In 325 AD, Constantine called the COUNCIL OF NICAEA, a gathering of 300 Christian bishops from across the empire. They met (in present day Turkey) to determine the formal—or orthodox—beliefs of Christianity. The result was the so called Nicene Creed, which laid out the agreed upon beliefs of Christianity. The Council of Nicaea discussed the state of the Christian church and developed important doctrines to counter pagan ‘heretical‘ ideas.
After Constantine’s death in 337 AD, his heirs mostly continued the advance of Christianity, with the Popes in Rome now allowed to head the church. During their reigns, many anti-Pagan laws were put into place, dealing with dissent often in a brutal Roman fashion. While Christianity grew naturally in popularity, it was also forcibly expanded upon the Empire’s population across the Mediterranean and west into what would become France, Spain and Britain.
ln 380 AD, Emperor Theodosius I made Christianity the official religion of the Roman Empire.
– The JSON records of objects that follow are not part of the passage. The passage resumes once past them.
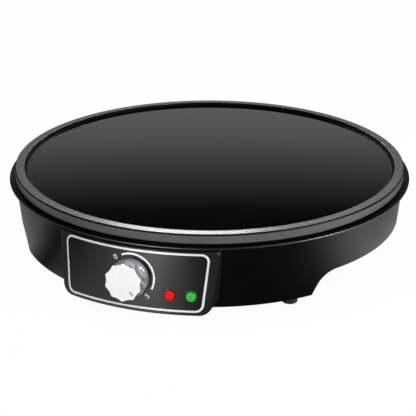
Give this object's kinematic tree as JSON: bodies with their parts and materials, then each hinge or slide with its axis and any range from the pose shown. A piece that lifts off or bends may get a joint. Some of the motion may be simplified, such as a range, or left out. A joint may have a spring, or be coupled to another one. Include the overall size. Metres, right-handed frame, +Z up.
{
  "type": "electric crepe maker",
  "caption": "Round electric crepe maker: shallow rimmed plate on a low drum housing, with grip arches, feet, and a leaning front panel with a fluted knob and pilot lamps.",
  "frame": {"origin": "on the plate's axis, in the plane of the table", "axes": "+Z up along the plate's axis, -Y towards the user and the control panel, +X to the user's right"},
  "size_m": [0.314, 0.3329, 0.0647],
  "materials": {
    "nonstick": "cast, dark non-stick coating, satin",
    "black_plastic": "fine satin, heat-resistant",
    "black_gloss": "polished",
    "silver_line": "bright, satin",
    "knob_white": "silver-white, satin",
    "lens_red": "translucent, polished",
    "lens_green": "translucent, polished",
    "foot_rubber": "soft, matte",
    "steel": "zinc-plated",
    "heater_sheath": "heat-darkened",
    "brass": "bright",
    "copper": "drawn copper",
    "ceramic": "unglazed",
    "moulding": "phenolic, matte",
    "bulb_glass": "clear",
    "sleeve_white": "nylon",
    "wire_brown": "silicone",
    "wire_blue": "silicone",
    "wire_green": "silicone",
    "wire_white": "silicone"
  },
  "bodies": {
    "knob": {"knob": "knob_white", "knob_clip": "steel", "thermostat_shaft": "steel"},
    "base": {"cooking_plate": "nonstick", "housing": "black_plastic", "control_box": "black_gloss", "panel_trim": "silver_line", "panel_fascia": "black_gloss", "power_lens": "lens_red", "ready_lens": "lens_green", "feet": "foot_rubber", "heating_element": "heater_sheath", "heater_terminals": "brass", "element_clips": "steel", "clip_screws": "steel", "heat_shield": "steel", "spacers": "ceramic", "plate_bolts": "steel", "thermostat_body": "moulding", "thermostat_bush": "brass", "thermostat_terminals": "brass", "thermostat_bracket": "steel", "thermostat_screws": "steel", "capillary_tube": "copper", "sensor_bulb": "copper", "bulb_clip": "steel", "power_lamp": "bulb_glass", "ready_lamp": "bulb_glass", "lamp_push_nuts": "steel", "panel_screws": "steel", "base_cover": "black_plastic", "base_screws": "steel", "cord_gland": "black_plastic", "gland_nut": "black_plastic", "terminal_block": "sleeve_white", "terminal_screws": "steel", "thermal_fuse": "steel", "fuse_clamp": "steel", "earth_tag": "brass", "spade_sleeves": "sleeve_white", "live_wire": "wire_brown", "switched_wire": "wire_brown", "neutral_wire": "wire_blue", "return_wire": "wire_blue", "earth_wire": "wire_green", "power_lamp_wire": "wire_white", "ready_lamp_wire": "wire_white"}
  },
  "joints": [
    {"name": "knob_turn", "type": "hinge", "parent": "base", "child": "knob", "pos_m": [0, -0.15962, 0.0318], "axis": [0, -0.9929, 0.1191], "range_deg": [0, 180]}
  ]
}
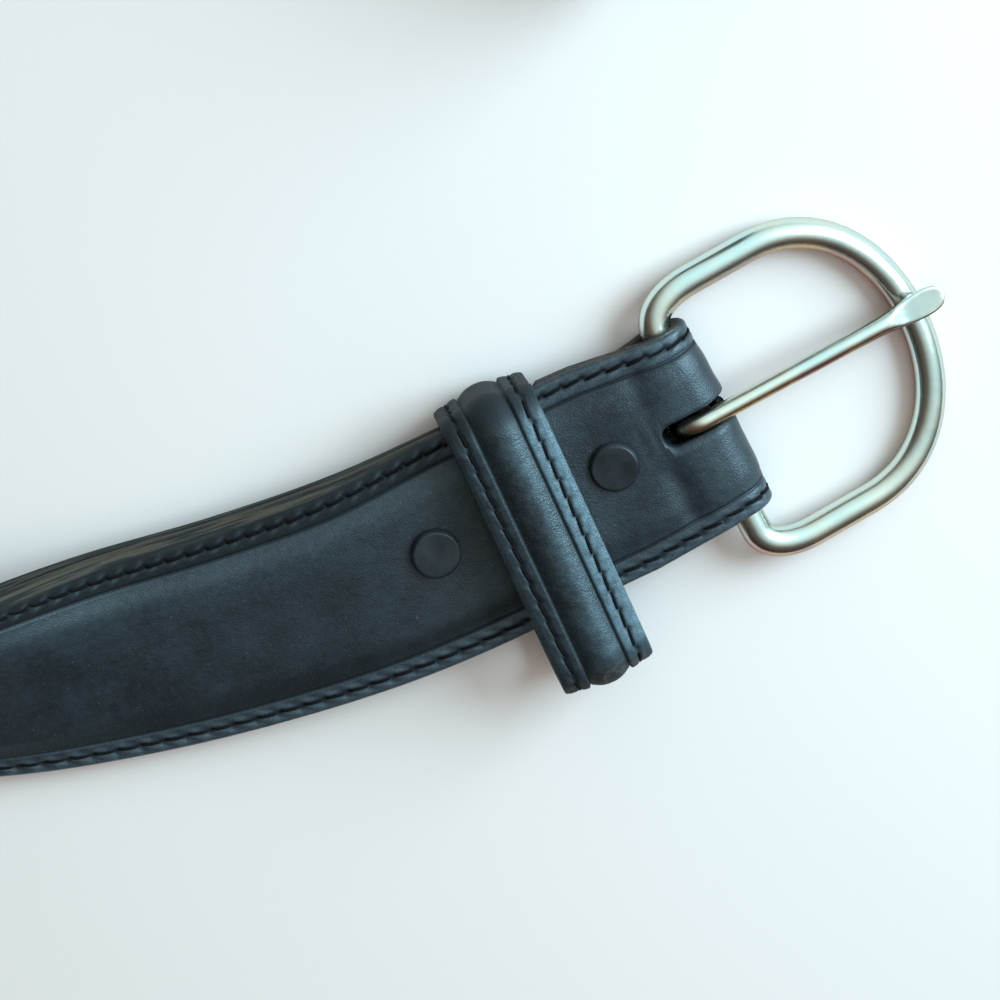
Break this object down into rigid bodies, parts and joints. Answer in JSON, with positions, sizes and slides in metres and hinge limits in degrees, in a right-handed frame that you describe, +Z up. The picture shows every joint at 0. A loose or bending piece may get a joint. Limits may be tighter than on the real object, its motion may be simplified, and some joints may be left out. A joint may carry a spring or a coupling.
{
  "type": "western belt",
  "caption": "Black leather western belt in an open loop, with a stitched raised strap, a snapped fold, a keeper and a rounded wire buckle with its tongue.",
  "frame": {"origin": "the middle of the keeper's flat foot, on the surface that the belt rests on", "axes": "+X along the tongue to the front of the buckle, +Y across the strap to the side that the loop stands on, +Z up from the surface"},
  "size_m": [0.3438, 0.3964, 0.0462],
  "materials": {
    "black_leather": "waxed black leather with a fine pebble and a cool sheen, worn paler on the stitched borders",
    "lining_leather": "dull dark leather with a burnished olive-brown edge",
    "black_enamel": "satin black enamel on a domed metal cap",
    "nickel_plate": "polished nickel plate"
  },
  "bodies": {
    "strap": {"strap_face": "black_leather", "strap_lining": "lining_leather", "keeper": "black_leather", "snap_front": "black_enamel", "snap_rear": "black_enamel"},
    "frame": {"buckle_frame": "nickel_plate"},
    "tongue": {"buckle_tongue": "nickel_plate"}
  },
  "joints": [
    {"name": "frame_hinge", "type": "hinge", "parent": "strap", "child": "frame", "pos_m": [0.03875, 0.00347, 0.0067], "axis": [0, -1, 0], "range_deg": [-90, 20]},
    {"name": "tongue_hinge", "type": "hinge", "parent": "frame", "child": "tongue", "pos_m": [0.03875, 0.00347, 0.0067], "axis": [0, -1, 0], "range_deg": [0, 75]}
  ]
}
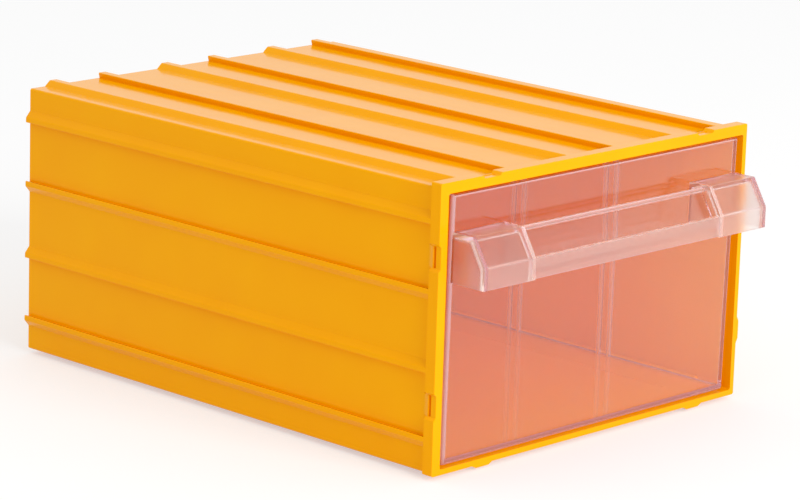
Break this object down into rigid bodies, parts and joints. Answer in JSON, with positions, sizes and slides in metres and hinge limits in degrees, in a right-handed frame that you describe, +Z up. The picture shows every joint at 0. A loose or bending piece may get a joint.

An ardent Christian, he recognizing the amazing growth and power of the still young faith. Theodosius’ EDICT OF THESSALONICA was the final word on any controversies in the early church. For example, it set in stone the orthodoxy of the Holy Trinity of Father, Son and Holy Spirit. Those ‘madmen’ of the old pagan religions, who didn’t accept this were suppressed and of course, persecuted. Most other Christian sects were deemed heretical, lost their legal status, or were outlawed and had their properties confiscated.
So there you have it. By the beginning of the 5th century, after just 400 years, Christianity grew from a fledgling, persecuted religion into a power, on near equal terms with the Roman Emperors. All due to the legacies of Jesus of Nazareth, his fervent disciples, and Constantine the Great. The Roman Empire would soon decline, but the Roman Catholic and Eastern Orthodox Churches [which separated in 1054] would only rise from there. Christianity would slowly come to dominate the entire western world. It would spread across kingdoms in Europe and Russia, and into the American and African colonies of the Spanish, French, Dutch and British. Today it globally surpasses Islam, Hinduism and Buddhism.